Some “essence” of “something” - some property of something that stays the same after a transformation.

For example:

• Time invariance in word recognition: shows time invariance - we can recognize words irrespective of the time we hear them.
• Luminance invariance in shape recognition: we can recognize shapes despite variances in luminance.
• Space invariance in odor recognition: we can recognize odors irrespectively of where we smeel them,

Question 17

Can single neurons invariantly represent higher-level concepts?

Answer 17

YES (with caveats)

Some researchers have encountered single neurons that respond invariantly to higher-level concepts (such as the Jennifer Aniston neuron), and not to anything else.

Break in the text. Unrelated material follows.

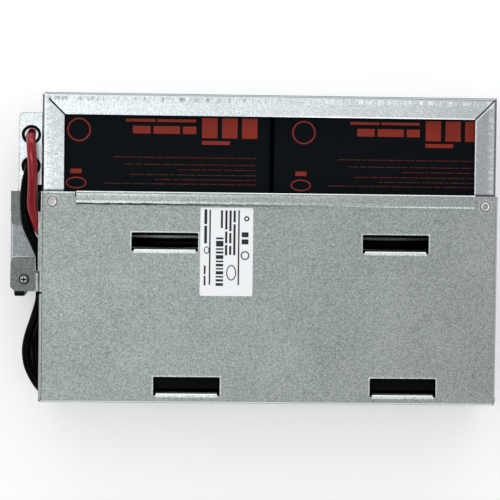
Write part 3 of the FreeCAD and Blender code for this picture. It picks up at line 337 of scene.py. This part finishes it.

Modern research shows that this is better described by a multidimensional feature space.

Question 18

Describe a Machine Learning (ML) problem?

Answer 18

An ML problem is a set of choices:

(1) a dataset - what goes in?
(2) a model - what does the job?
(3) a cost function - how incorrect is the model?
(4) an optimization procedure - how to improve?

Question 19

How is the visual system organized?

Answer 19

Hiearchically*

From low level simple features to high level complex features.

The visual system, as well as convolutional neural networks, break the problem of object recognition in the problem of feature decomposition, with the lower levels having simpler features and higher levels combining more complex features.

Recurrent connections do exist in the visual system.

Question 20

How are convolutional networks like networks in the visual system?

Answer 20

The visual system, as well as convolutional neural networks, break the problem of object recognition in the problem of feature decomposition, with the lower levels having simpler features and higher levels combining more complex features.